I have been playing a bit with lib ASTMatcher and it is very tedious to use.
My workflow is to dump the AST for the relevant code and translate it into matchers, using clang-query to make sure it works.

I was wandering is there was any tool (or proposal, work in progress...) for automating this work.
The end goal would be give it some C++ code as input and have the corresponding matcher in output.

Thanks,
David

Hello,

I have been playing a bit with lib ASTMatcher and it is very tedious to use.
My workflow is to dump the AST for the relevant code and translate it
into matchers, using clang-query to make sure it works.

I was wandering is there was any tool (or proposal, work in progress…)
for automating this work.
The end goal would be give it some C++ code as input and have the
corresponding matcher in output.

Unfortunately there is no such tool. Would be awesome to have, though :slight_smile:

Sure

Sorry about earlier message - premature “send”… :frowning:

So, surely this is rather hard to do.

If you write match this: class T; T* ptr = new T;, what should it match? Only the exact class called T? Or, the opposite extreme, any assignment of new of any type, e.g “int ptr = new int;"? What about "const X p = new Y;”? Or “std::vector<int*> a = { new int, new int }”? What do you want to do with T* ptr{new T}; - it does essentially the same thing, but syntactially and semantically, it’s not identical - I’d expect the AST is not identical - and if it is when you didn’t want to match that, it’s a problem [although not solvable, since the AST is the same].

Of course these examples are mostly nonsense and can be solved in other ways, I’m just trying to point out that “matching something” often means distinguishing “This is what I want to match, this I don’t care about” - so, do you care if the type is const or not, do you care if the type is a class or struct vs. int etc? Do you care if it’s exactly an assignment, or anything that “kind of assigns”.

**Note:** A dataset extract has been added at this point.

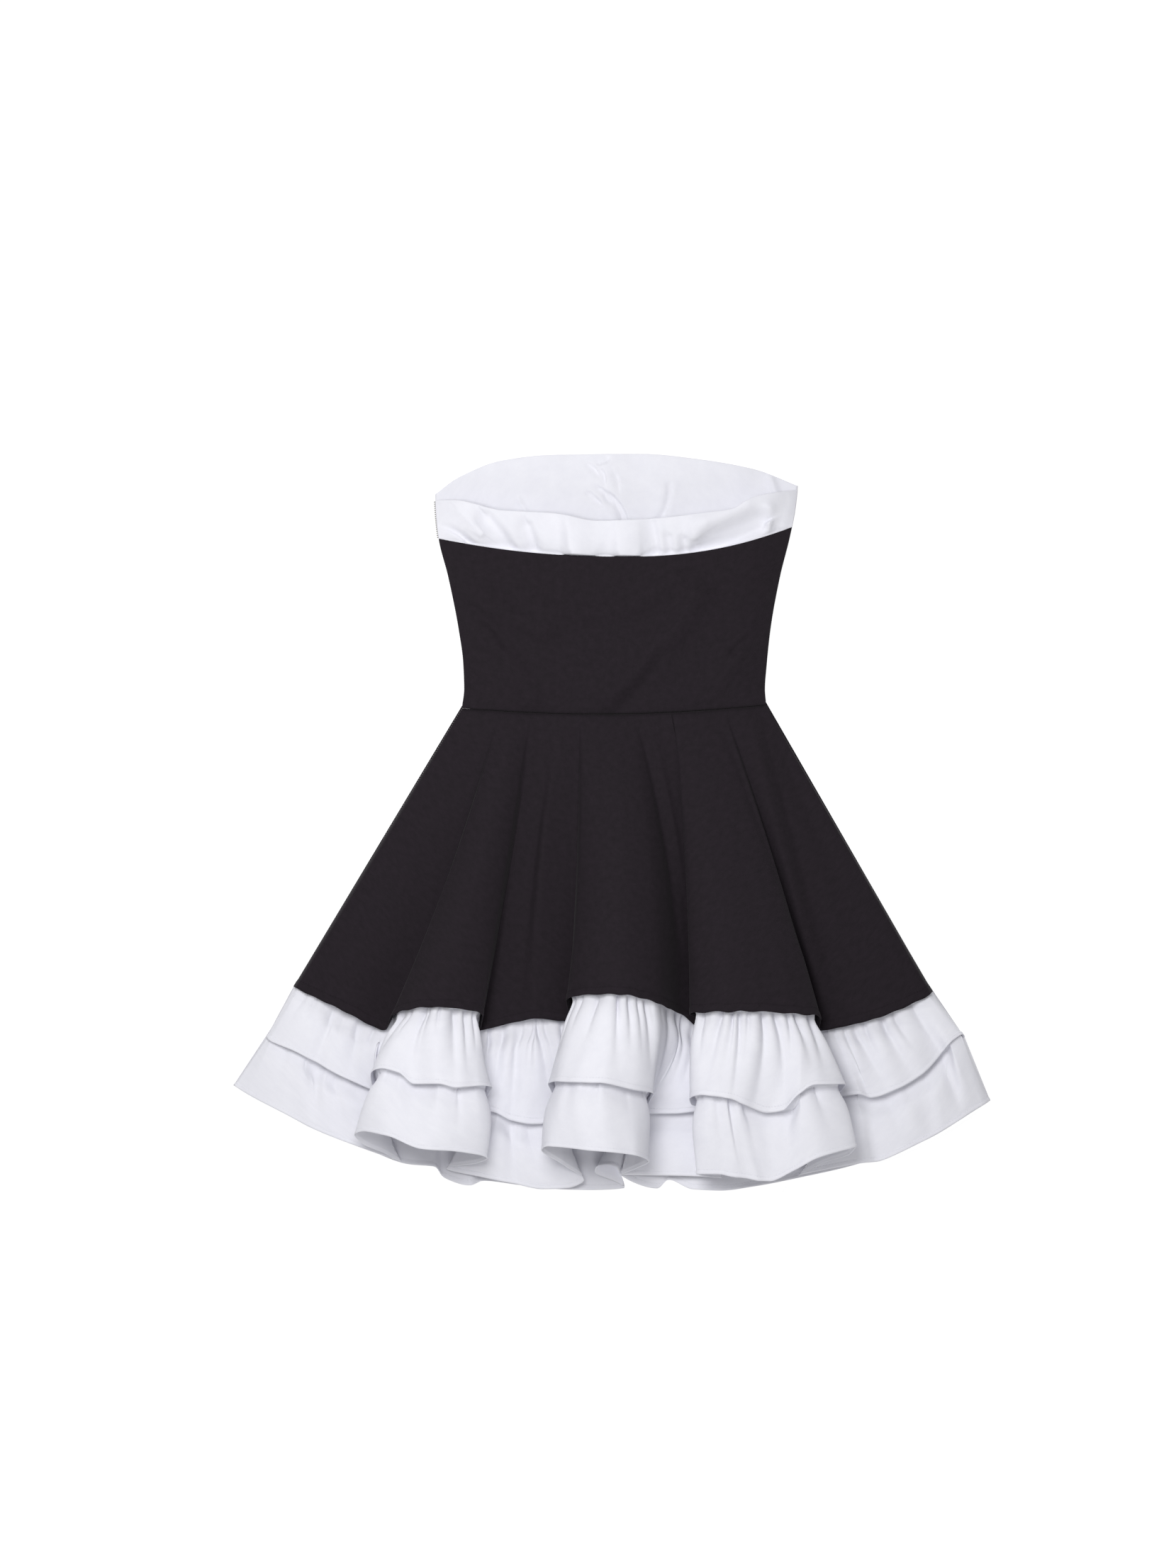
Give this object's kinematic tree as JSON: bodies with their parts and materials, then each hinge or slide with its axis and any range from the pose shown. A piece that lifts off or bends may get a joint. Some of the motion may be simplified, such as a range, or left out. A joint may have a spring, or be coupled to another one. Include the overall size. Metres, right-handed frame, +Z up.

What I’m trying to say is that it would probably produce something to start from, but I’m not convinced it is THAT much help, since you still have to apply some fuzz and modify the code to do what you ACTUALLY want to do.

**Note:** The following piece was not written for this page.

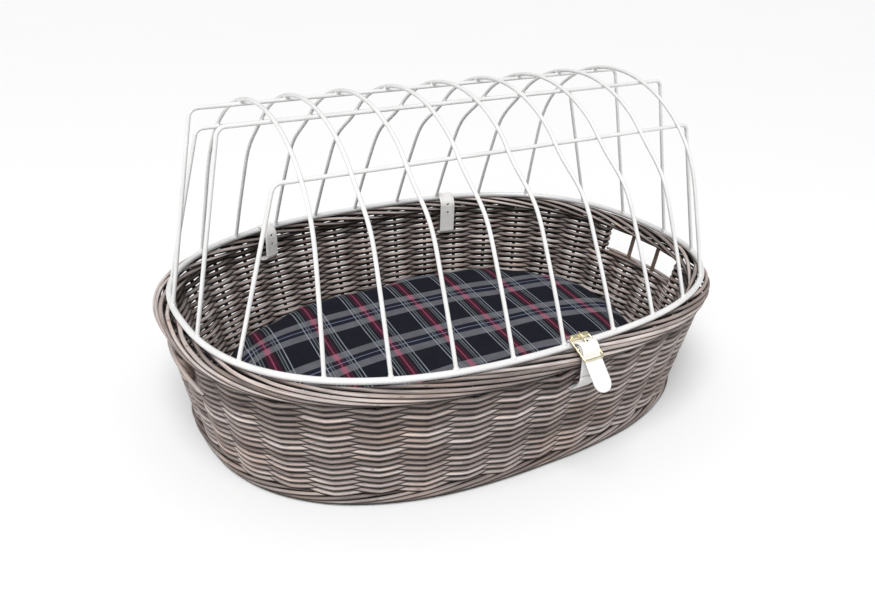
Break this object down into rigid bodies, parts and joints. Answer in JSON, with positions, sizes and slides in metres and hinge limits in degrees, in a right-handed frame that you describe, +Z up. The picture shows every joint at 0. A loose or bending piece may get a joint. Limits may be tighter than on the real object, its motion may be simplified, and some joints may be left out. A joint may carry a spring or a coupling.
{
  "type": "wicker pet basket",
  "caption": "Oval woven basket bed with end hand-holes, a crowned plaid cushion and a hinged wire dome cage held by leather straps.",
  "frame": {"origin": "on the ground, at the centre of the basket's oval foot", "axes": "+Z up, +X along the basket, -Y towards the front closing strap"},
  "size_m": [0.624, 0.488, 0.3439],
  "materials": {
    "coated_wire": "glossy white coating",
    "willow_weave": "grey-washed willow rods",
    "willow_stake": "grey-washed willow sticks",
    "plaid_cloth": "woven navy check with grey, white and red lines",
    "filling": "soft wadding",
    "brass": "pale polished brass plate",
    "white_leather": "smooth white, stitched",
    "leather_back": "light grey back of the strap"
  },
  "bodies": {
    "basket": {"basket_base": "willow_weave", "basket_wall": "willow_weave", "foot_wale": "willow_weave", "front_strap_anchor": "leather_back", "handle_sill_left": "willow_weave", "handle_sill_right": "willow_weave", "handle_stakes": "willow_stake", "rear_rivet_left": "brass", "rear_rivet_right": "brass", "rear_strap_left_anchor": "white_leather", "rear_strap_right_anchor": "white_leather", "wall_stakes": "willow_stake", "woven_border": "willow_weave"},
    "lid": {"cage_arch_1": "coated_wire", "cage_arch_2": "coated_wire", "cage_arch_3": "coated_wire", "cage_arch_4": "coated_wire", "cage_arch_5": "coated_wire", "cage_arch_6": "coated_wire", "cage_arch_7": "coated_wire", "cage_arch_8": "coated_wire", "cage_arch_9": "coated_wire", "cage_hoop": "coated_wire", "cage_rail_lower_back": "coated_wire", "cage_rail_lower_front": "coated_wire", "cage_rail_upper_back": "coated_wire", "cage_rail_upper_front": "coated_wire", "front_strap_billet": "white_leather", "front_strap_chape": "leather_back", "front_buckle_frame": "brass", "rear_strap_left_flap": "white_leather", "rear_strap_right_flap": "white_leather"},
    "cushion": {"cushion_cover": "plaid_cloth", "cushion_filling": "filling"},
    "buckle_roller": {"front_buckle_roller": "brass"},
    "buckle_prong": {"front_buckle_prong": "brass"}
  },
  "joints": [
    {"name": "lid_hinge", "type": "hinge", "parent": "basket", "child": "lid", "pos_m": [0, 0.216, 0.1424], "axis": [-1, 0, 0], "range_deg": [0, 90]},
    {"name": "cushion_lift", "type": "slide", "parent": "basket", "child": "cushion", "axis": [0, 0, 1], "range_m": [0, 0.08]},
    {"name": "buckle_roller_spin", "type": "hinge", "parent": "lid", "child": "buckle_roller", "pos_m": [0.0105, -0.2135, 0.14965], "axis": [1, 0, 0], "continuous": true},
    {"name": "buckle_prong_swing", "type": "hinge", "parent": "lid", "child": "buckle_prong", "pos_m": [0.0105, -0.2255, 0.14369], "axis": [1, 0, 0], "range_deg": [0, 4]}
  ]
}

Sorry about earlier message - premature "send"... :frowning:

So, surely this is rather hard to do.

If you write match this: `class T; T* ptr = new T;`, what should it match?
Only the exact class called `T`? Or, the opposite extreme, any assignment
of new of any type, e.g "int *ptr = new int;"? What about "const X* p = new
Y;"? Or "std::vector<int*> a = { new int, new int }"? What do you want to
do with `T* ptr{new T};` - it does essentially the same thing, but
syntactially and semantically, it's not identical - I'd expect the AST is
not identical - and if it is when you didn't want to match that, it's a
problem [although not solvable, since the AST is the same].

Of course these examples are mostly nonsense and can be solved in other
ways, I'm just trying to point out that "matching something" often means
distinguishing "This is what I want to match, this I don't care about" -
so, do you care if the type is `const` or not, do you care if the type is a
`class` or `struct` vs. `int` etc? Do you care if it's exactly an
assignment, or anything that "kind of assigns".

What I'm trying to say is that it would probably produce something to
start from, but I'm not convinced it is THAT much help, since you still
have to apply some fuzz and modify the code to do what you ACTUALLY want to
do.

One way to address this would be to allow multiple expressions and generate
the most specific matcher that matches all those expressions. Still
wouldn't catch all cases, but might help make the first pass a little
closer to what you want.

And I have existence proof that this approach works well for simpler ASTs (Java), but it’s hard to say whether it would work equally well in C++